--- Written task ---
Pick out every line holding the string "frame" and copy it.

============

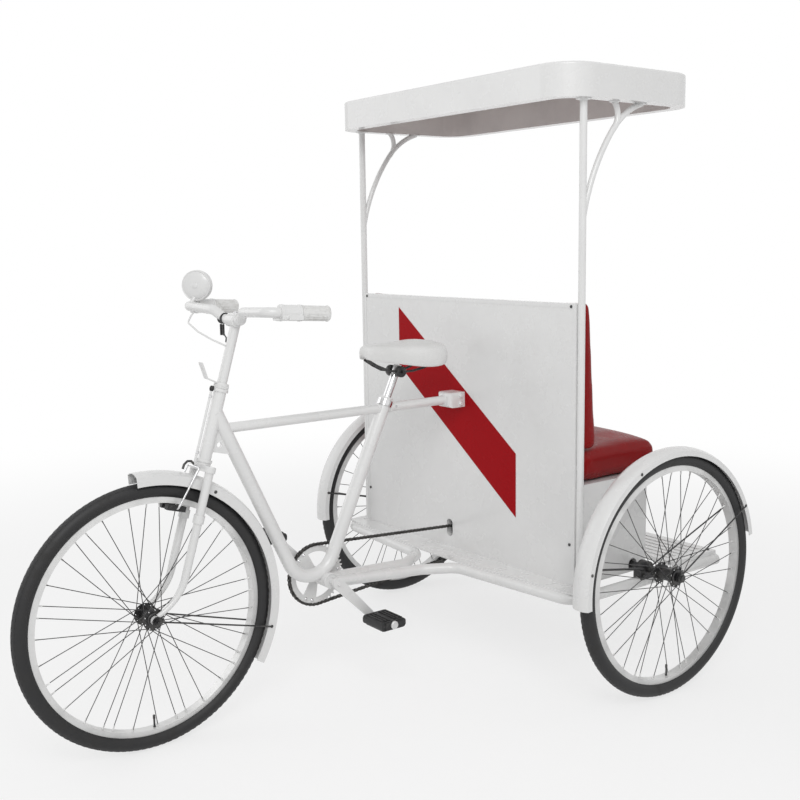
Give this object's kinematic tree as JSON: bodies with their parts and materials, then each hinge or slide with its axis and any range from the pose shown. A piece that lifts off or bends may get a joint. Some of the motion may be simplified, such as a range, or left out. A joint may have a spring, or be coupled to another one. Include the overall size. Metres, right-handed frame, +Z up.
{
  "type": "cycle rickshaw",
  "caption": "Pedal-driven rickshaw with a bicycle front, a canopied rear-facing bench for passengers and large spoked wheels.",
  "frame": {"origin": "on the ground, under the middle of the vehicle's overall length and width", "axes": "+X forward, +Y to the rider's left, +Z up"},
  "size_m": [1.9979, 1.344, 1.7428],
  "materials": {
    "paint_white": "gloss enamel",
    "tyre_rubber": "matt",
    "rim_metal": "satin",
    "dark_steel": "satin black",
    "chrome": "polished",
    "upholstery_red": "soft semi-gloss vinyl",
    "saddle_white": "smooth vinyl",
    "grip_white": "satin",
    "stripe_red": "gloss",
    "chain_steel": "oiled dark",
    "pedal_black": "matt",
    "lining_grey": "matt"
  },
  "bodies": {
    "chassis": {"main_tube": "paint_white", "head_tube": "paint_white", "head_gusset": "paint_white", "top_tube": "paint_white", "panel_boss": "paint_white", "bottom_bracket": "paint_white", "seat_post": "chrome", "seat_clamp": "chrome", "saddle": "saddle_white", "rails": "paint_white", "front_panel": "paint_white", "panel_stripe": "stripe_red", "seat_box": "paint_white", "seat_cushion": "upholstery_red", "seat_backrest": "upholstery_red", "floor_plate": "paint_white", "canopy": "paint_white", "canopy_lining": "lining_grey", "canopy_posts": "paint_white", "canopy_braces": "paint_white", "rear_fenders": "paint_white", "rear_stays": "dark_steel", "bearing_blocks": "dark_steel", "footboard": "paint_white", "chain": "chain_steel"},
    "steering": {"fork_crown": "paint_white", "fork_stanchions": "paint_white", "fork_blades": "paint_white", "stem": "paint_white", "handlebar": "paint_white", "grips": "grip_white", "brake_levers": "paint_white", "bell": "paint_white", "lamp_bracket": "paint_white", "front_fender": "paint_white", "front_stays": "dark_steel", "front_brake": "chrome", "brake_pads": "pedal_black", "brake_rod": "paint_white", "brake_cable": "paint_white", "front_axle": "dark_steel"},
    "front_wheel": {"front_tyre": "tyre_rubber", "front_rim": "rim_metal", "front_hub": "dark_steel"},
    "rear_wheel_left": {"rear_left_tyre": "tyre_rubber", "rear_left_rim": "rim_metal", "rear_left_hub": "dark_steel"},
    "drive_axle": {"rear_axle": "dark_steel", "sprocket": "dark_steel", "rear_right_tyre": "tyre_rubber", "rear_right_rim": "rim_metal", "rear_right_hub": "dark_steel"},
    "crankset": {"chainring": "paint_white", "cranks": "paint_white"},
    "pedal_left": {"pedal_left": "pedal_black"},
    "pedal_right": {"pedal_right": "pedal_black"}
  },
  "joints": [
    {"name": "steer", "type": "hinge", "parent": "chassis", "child": "steering", "pos_m": [0.59738, 0, 0.33421], "axis": [-0.2924, 0, 0.9563], "range_deg": [-45, 45]},
    {"name": "front_wheel_spin", "type": "hinge", "parent": "steering", "child": "front_wheel", "pos_m": [0.64902, 0, 0.35], "axis": [0, 1, 0], "continuous": true},
    {"name": "left_wheel_spin", "type": "hinge", "parent": "chassis", "child": "rear_wheel_left", "pos_m": [-0.63898, 0.62, 0.35], "axis": [0, 1, 0], "continuous": true},
    {"name": "drive_axle_spin", "type": "hinge", "parent": "chassis", "child": "drive_axle", "pos_m": [-0.63898, 0, 0.35], "axis": [0, 1, 0], "continuous": true},
    {"name": "crank_spin", "type": "hinge", "parent": "chassis", "child": "crankset", "pos_m": [0.11102, 0, 0.342], "axis": [0, 1, 0], "continuous": true},
    {"name": "pedal_left_spin", "type": "hinge", "parent": "crankset", "child": "pedal_left", "pos_m": [-0.00012, 0.132, 0.22691], "axis": [0, 1, 0], "continuous": true},
    {"name": "pedal_right_spin", "type": "hinge", "parent": "crankset", "child": "pedal_right", "pos_m": [0.22217, -0.132, 0.45709], "axis": [0, 1, 0], "continuous": true}
  ]
}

============

--- Solution for this problem ---
Give this object's kinematic tree as JSON: bodies with their parts and materials, then each hinge or slide with its axis and any range from the pose shown. A piece that lifts off or bends may get a joint. Some of the motion may be simplified, such as a range, or left out. A joint may have a spring, or be coupled to another one. Include the overall size. Metres, right-handed frame, +Z up.
  "frame": {"origin": "on the ground, under the middle of the vehicle's overall length and width", "axes": "+X forward, +Y to the rider's left, +Z up"},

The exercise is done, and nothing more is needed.